To realistically target LEED platinum, it was recognized that significant energy conservation measures must be employed.  Innovative strategies ultimately resulted in a building that operates 48 percent more efficiently than a comparable "baseline" facility.

To address the high cost of constantly tempering incoming outside air, a 16-foot-diameter heat wheel with a 3 angstrom molecular sieve coating transfers the heat and moisture from the exhaust stream into the incoming outdoor air stream while safely ejecting potentially harmful chemicals and odors. When conditions warrant, return air from the office area is also introduced into the incoming airstream to further temper the incoming air. Electrostatic filters and an "aircuity" monitoring system are employed to safeguard air purity.

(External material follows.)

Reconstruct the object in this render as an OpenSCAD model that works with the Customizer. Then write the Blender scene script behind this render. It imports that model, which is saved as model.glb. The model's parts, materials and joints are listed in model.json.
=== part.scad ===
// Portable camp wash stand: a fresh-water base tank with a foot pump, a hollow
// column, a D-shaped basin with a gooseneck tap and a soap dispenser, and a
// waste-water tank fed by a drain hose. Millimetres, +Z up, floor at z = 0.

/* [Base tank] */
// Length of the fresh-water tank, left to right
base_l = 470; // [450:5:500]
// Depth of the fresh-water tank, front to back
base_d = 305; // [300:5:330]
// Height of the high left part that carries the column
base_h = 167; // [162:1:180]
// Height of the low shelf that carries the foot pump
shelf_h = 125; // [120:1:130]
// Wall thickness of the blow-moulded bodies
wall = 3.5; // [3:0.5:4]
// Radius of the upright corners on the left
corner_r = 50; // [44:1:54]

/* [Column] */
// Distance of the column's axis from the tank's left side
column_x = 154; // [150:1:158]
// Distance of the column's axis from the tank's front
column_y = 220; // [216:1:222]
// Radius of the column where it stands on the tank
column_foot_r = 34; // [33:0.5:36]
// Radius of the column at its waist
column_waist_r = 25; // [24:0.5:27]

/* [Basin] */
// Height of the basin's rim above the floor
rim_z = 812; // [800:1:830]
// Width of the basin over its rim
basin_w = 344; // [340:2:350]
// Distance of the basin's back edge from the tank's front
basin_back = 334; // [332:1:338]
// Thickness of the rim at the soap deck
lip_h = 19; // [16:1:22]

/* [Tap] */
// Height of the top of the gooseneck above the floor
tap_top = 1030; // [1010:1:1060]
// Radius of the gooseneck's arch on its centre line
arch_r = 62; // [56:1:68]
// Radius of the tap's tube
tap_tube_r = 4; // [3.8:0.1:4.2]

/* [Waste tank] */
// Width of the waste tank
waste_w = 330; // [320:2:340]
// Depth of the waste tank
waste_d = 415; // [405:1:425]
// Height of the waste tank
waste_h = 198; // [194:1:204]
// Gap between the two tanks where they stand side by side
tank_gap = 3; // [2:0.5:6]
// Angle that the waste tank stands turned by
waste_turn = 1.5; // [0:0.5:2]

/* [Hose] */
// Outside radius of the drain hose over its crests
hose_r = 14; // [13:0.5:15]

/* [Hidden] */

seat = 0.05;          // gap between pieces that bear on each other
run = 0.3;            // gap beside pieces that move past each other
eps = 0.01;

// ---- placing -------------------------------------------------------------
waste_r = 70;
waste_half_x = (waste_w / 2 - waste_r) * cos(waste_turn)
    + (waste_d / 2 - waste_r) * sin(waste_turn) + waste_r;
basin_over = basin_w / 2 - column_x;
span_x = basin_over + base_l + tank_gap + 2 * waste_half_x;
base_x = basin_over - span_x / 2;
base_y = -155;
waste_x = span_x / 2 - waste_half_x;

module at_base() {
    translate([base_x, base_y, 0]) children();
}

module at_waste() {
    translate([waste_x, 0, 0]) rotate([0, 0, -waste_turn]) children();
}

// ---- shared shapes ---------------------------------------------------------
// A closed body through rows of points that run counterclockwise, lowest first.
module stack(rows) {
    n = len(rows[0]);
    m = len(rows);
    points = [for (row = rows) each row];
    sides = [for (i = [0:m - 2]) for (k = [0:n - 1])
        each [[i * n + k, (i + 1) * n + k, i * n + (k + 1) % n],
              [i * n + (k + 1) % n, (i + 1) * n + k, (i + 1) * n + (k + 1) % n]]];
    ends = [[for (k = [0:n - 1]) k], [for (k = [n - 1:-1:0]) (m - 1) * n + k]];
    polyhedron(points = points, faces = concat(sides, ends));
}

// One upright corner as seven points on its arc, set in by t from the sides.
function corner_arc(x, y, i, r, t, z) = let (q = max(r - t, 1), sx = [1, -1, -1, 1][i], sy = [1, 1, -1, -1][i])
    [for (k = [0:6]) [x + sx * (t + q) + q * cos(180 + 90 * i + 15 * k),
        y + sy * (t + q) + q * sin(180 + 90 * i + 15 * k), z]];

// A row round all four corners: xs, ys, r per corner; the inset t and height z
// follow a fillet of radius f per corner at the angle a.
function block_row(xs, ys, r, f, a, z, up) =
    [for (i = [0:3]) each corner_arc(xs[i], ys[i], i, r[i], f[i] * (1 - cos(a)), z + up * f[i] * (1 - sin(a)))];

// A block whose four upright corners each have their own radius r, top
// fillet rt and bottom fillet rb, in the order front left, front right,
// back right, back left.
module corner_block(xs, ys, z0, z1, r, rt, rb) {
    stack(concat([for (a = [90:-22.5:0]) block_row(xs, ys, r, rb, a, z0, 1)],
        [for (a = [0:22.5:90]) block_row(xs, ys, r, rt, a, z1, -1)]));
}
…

Air-flows are reduced using a variable air volume system coupled with low face velocity fume hoods. Occupancy sensors are employed both in laboratory modules and at the fume hoods to ensure that airflow setbacks are used effectively.

Several different options for heating and cooling were investigated through extensive energy modeling. A ground source heat pump plant was identified as being the best balance between efficiency and return on initial investment. The plant consists of a 300-ton heat pump system with a ground source heat exchange well field composed of over 22 miles of piping. It is sized to not only serve the Sheriff's Crime Lab but also supplement the plant operations of the adjacent County Communications Center. The interconnection of the chilled water system between the two buildings permits an improvement of efficiency and an additional layer of plant redundancy in the Communications Center, while also providing the Sheriff's Crime Lab with increased reliability.

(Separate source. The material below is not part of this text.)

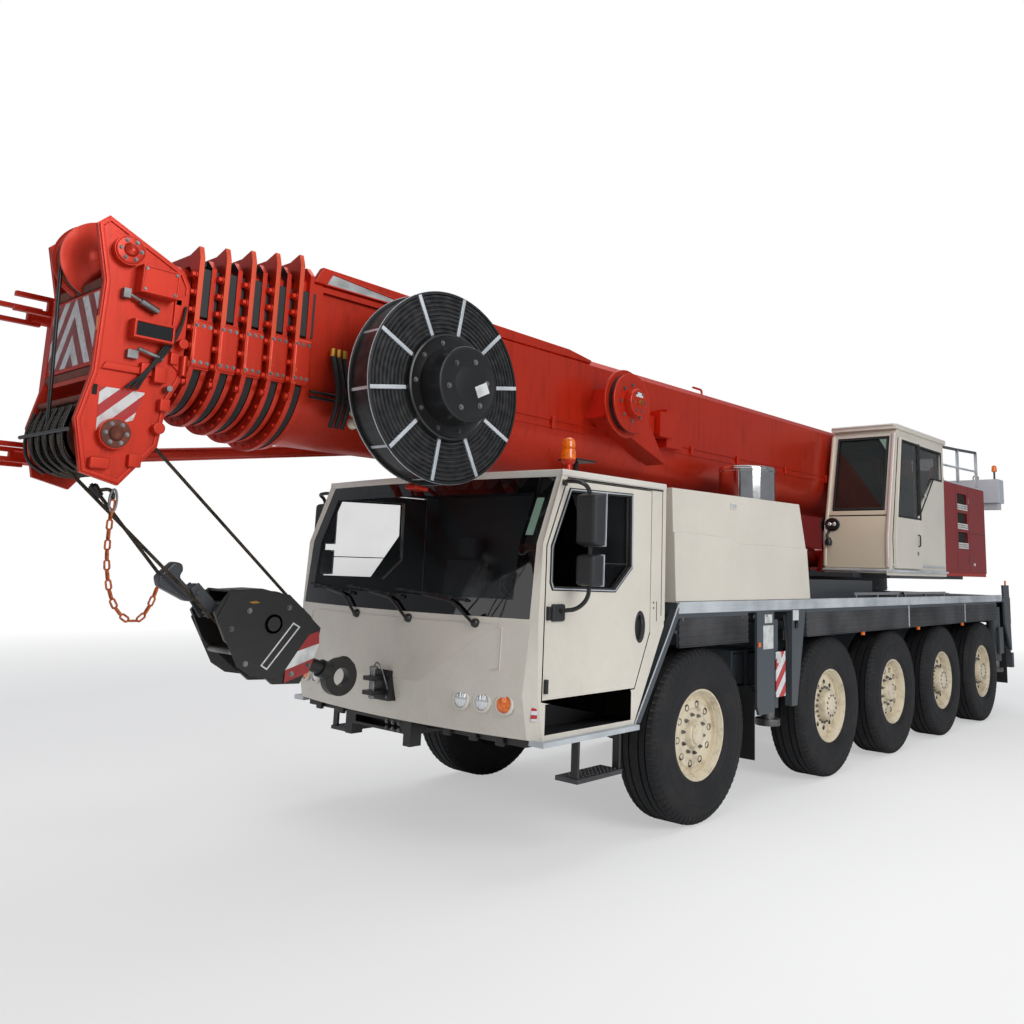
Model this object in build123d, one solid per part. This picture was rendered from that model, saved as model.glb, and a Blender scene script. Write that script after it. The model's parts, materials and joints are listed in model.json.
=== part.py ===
"""Five-axle mobile crane: carrier, superstructure and telescopic boom, one STEP per piece.

Millimetres. +X points to the crane's front, +Y to its left, +Z up, with the ground at Z 0.
Places along X are counted from the first axle while modelling. export_node() then moves every
piece so that the row's origin is on the ground under the middle of the whole crane.
"""
import math
import os

from build123d import *

os.makedirs("parts", exist_ok=True)

# ---------------------------------------------------------------- driving dimensions
FRONT_TIP = 4640            # front end of the stowed jib's forks
TAIL_END = -9020            # rear face of the counterweight
ORIGIN_X = (FRONT_TIP + TAIL_END) / 2

AXLE_X = [0, -2400, -4050, -5700, -7350]
STEERED = [True, True, False, True, True]
TYRE_R, TYRE_HALF_W = 685, 195
WHEEL_Y = 1180              # middle plane of the tyres
KINGPIN_Y = 840
HALF_WIDTH = 1360           # outer face of the body sides
FRAME_HALF_W = 420
FRAME_Z0, FRAME_Z1 = 850, 1450
DECK_Z0, DECK_Z1 = 1636, 1736
DECK_FRONT, DECK_REAR = 380, -8350

CAB_REAR, CAB_FLOOR_Z, CAB_ROOF_Z = 550, 875, 2650
CAB_WALL = 45

SLEW_X = -5100
PLATFORM_Z0, PLATFORM_Z1 = 1960, 2015
PIVOT_X, PIVOT_Z = -7100, 3050
SIDE_PLATE_Y = 480          # inner faces of the superstructure's side plates

# telescopic sections, from the base outwards: half width, top, bottom, front end
BOOM_WALL = 10
SECTION_COUNT = 6
SECTION_HALF_W = [420 - 27 * i for i in range(SECTION_COUNT)]
SECTION_TOP = [3830 - 25 * i for i in range(SECTION_COUNT)]
SECTION_BOTTOM = [2745 + 33 * i for i in range(SECTION_COUNT)]
SECTION_FRONT = [3385 + 150 * i for i in range(SECTION_COUNT)]
SECTION_REAR = [-7350, -6850, -6800, -6750, -6700, -6650]

LUFF_BASE = (-4800, 2190)   # x, z of the luffing cylinder's foot pin
LUFF_EYE = (-900, 2640)     # x, z of its rod eye under the boom
UPPER_SHEAVE = (4390, 3670) # x, z of the head's upper sheave axis
LOWER_SHEAVE = (4360, 2640) # x, z of the head's lower sheave axis
SHEAVE_R = 215
REEL = (2550, 3140)         # x, z of the cable reel's axis
REEL_R = 640


# ---------------------------------------------------------------- helpers
def block(x0, x1, y0, y1, z0, z1):
    """Box between two corners."""
    return Pos((x0 + x1) / 2, (y0 + y1) / 2, (z0 + z1) / 2) * Box(x1 - x0, y1 - y0, z1 - z0)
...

Additional energy conservation measures were used to push the envelope of efficiency. The lighting control system features occupancy sensors, step dimming fixtures, daylight harvesting, and scheduled sweeps. Where the requirements of forensic science dictated extremely high light levels, LED fixtures were used. A rooftop photovoltaic system capable of generating up to 18.2 kilowatts of power when proper conditions exist was installed, and the building envelope was carefully detailed to ensure high insulation values and low air leakage rates.

The effects of these measures are tracked by an extensive metering system. These meters will automatically place the central plant into the most sustainable operational mode, as well as provide information to the facility operators that will enable building performance optimization over the lifetime of the facility.

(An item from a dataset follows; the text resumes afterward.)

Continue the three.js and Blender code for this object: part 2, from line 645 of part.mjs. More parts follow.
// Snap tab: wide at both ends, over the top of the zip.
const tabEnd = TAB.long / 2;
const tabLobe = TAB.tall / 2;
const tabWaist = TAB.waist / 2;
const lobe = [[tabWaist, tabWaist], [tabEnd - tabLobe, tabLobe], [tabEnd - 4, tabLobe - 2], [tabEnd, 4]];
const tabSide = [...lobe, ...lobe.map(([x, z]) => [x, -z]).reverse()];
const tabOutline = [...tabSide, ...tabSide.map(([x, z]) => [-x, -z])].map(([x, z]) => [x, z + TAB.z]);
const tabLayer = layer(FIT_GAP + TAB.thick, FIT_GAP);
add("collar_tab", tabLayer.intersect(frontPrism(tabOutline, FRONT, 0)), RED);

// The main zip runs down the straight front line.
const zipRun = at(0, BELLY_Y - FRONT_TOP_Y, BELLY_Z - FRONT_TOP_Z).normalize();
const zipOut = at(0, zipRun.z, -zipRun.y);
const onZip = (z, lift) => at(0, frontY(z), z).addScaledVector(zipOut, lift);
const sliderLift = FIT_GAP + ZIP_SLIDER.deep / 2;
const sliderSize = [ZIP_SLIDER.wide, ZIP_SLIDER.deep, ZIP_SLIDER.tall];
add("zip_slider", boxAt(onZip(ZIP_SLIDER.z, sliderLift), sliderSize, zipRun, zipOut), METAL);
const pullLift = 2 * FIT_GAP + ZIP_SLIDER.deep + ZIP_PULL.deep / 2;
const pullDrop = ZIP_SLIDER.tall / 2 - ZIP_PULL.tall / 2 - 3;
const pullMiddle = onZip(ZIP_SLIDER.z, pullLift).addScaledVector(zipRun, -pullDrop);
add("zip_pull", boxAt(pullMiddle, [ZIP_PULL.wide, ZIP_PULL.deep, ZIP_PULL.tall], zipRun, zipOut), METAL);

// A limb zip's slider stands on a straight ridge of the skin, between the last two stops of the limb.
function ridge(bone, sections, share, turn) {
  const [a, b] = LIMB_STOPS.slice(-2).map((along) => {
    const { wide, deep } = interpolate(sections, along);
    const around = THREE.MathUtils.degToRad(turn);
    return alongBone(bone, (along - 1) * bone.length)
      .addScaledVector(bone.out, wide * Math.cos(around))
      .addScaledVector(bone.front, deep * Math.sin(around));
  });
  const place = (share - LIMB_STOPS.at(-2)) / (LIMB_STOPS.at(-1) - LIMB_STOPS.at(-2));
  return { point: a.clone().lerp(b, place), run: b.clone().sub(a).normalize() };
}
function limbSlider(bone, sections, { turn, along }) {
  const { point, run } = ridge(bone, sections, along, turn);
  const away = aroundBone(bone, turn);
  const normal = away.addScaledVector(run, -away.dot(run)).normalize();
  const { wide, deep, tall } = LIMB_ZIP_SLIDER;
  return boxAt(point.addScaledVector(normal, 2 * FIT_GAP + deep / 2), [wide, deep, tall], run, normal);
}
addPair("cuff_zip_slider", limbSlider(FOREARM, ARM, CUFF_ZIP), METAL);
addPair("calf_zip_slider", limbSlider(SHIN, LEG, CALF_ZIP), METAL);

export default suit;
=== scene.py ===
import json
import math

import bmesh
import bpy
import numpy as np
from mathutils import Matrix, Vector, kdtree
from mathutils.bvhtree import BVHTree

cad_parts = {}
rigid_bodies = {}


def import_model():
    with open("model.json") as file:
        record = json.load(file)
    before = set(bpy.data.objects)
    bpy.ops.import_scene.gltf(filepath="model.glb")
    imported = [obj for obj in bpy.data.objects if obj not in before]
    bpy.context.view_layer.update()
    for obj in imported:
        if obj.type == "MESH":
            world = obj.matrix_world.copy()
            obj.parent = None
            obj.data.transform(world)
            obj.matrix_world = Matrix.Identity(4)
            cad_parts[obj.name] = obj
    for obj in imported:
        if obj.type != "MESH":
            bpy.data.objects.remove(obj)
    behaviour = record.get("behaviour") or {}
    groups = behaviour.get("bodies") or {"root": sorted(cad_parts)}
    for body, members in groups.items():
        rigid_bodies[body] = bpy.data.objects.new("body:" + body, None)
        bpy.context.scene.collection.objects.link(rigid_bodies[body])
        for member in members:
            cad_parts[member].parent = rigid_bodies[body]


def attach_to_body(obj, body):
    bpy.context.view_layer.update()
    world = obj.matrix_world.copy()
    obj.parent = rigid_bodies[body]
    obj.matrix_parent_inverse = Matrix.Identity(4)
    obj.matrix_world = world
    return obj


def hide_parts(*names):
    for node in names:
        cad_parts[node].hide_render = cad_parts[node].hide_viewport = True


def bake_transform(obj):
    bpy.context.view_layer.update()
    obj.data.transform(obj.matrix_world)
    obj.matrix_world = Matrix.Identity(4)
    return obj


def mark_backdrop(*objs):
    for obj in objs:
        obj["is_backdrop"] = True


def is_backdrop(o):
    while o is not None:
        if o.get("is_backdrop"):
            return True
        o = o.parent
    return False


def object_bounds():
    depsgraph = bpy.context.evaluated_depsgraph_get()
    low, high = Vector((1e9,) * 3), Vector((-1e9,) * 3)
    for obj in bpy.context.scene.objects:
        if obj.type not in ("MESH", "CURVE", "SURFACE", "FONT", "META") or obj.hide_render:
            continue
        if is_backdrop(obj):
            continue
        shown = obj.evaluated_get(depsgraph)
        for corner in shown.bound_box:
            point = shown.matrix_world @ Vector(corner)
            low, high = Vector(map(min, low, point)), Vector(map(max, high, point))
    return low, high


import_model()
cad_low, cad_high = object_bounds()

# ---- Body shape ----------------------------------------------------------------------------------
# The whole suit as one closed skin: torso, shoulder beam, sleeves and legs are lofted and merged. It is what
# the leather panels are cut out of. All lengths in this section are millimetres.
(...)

In addition to energy conservation features, the laboratory was constructed with an emphasis on regionally sourced materials that exhibited a high level of recycled content and low levels of VOC offgassing. Domestic water use was greatly reduced with low and zero flow fixtures and zero irrigation landscaping. The site is sustainably developed by managing the stormwater in a system of bioswales, raingardens, and a wetland detention basin, and by reserving space for a facility expansion on site.

The design and construction team used Revit-based BIM modeling to enhance building design, support energy modeling, eliminate construction waste, and ensure the environmental performance of one of the nation's most energy-efficient forensics laboratories.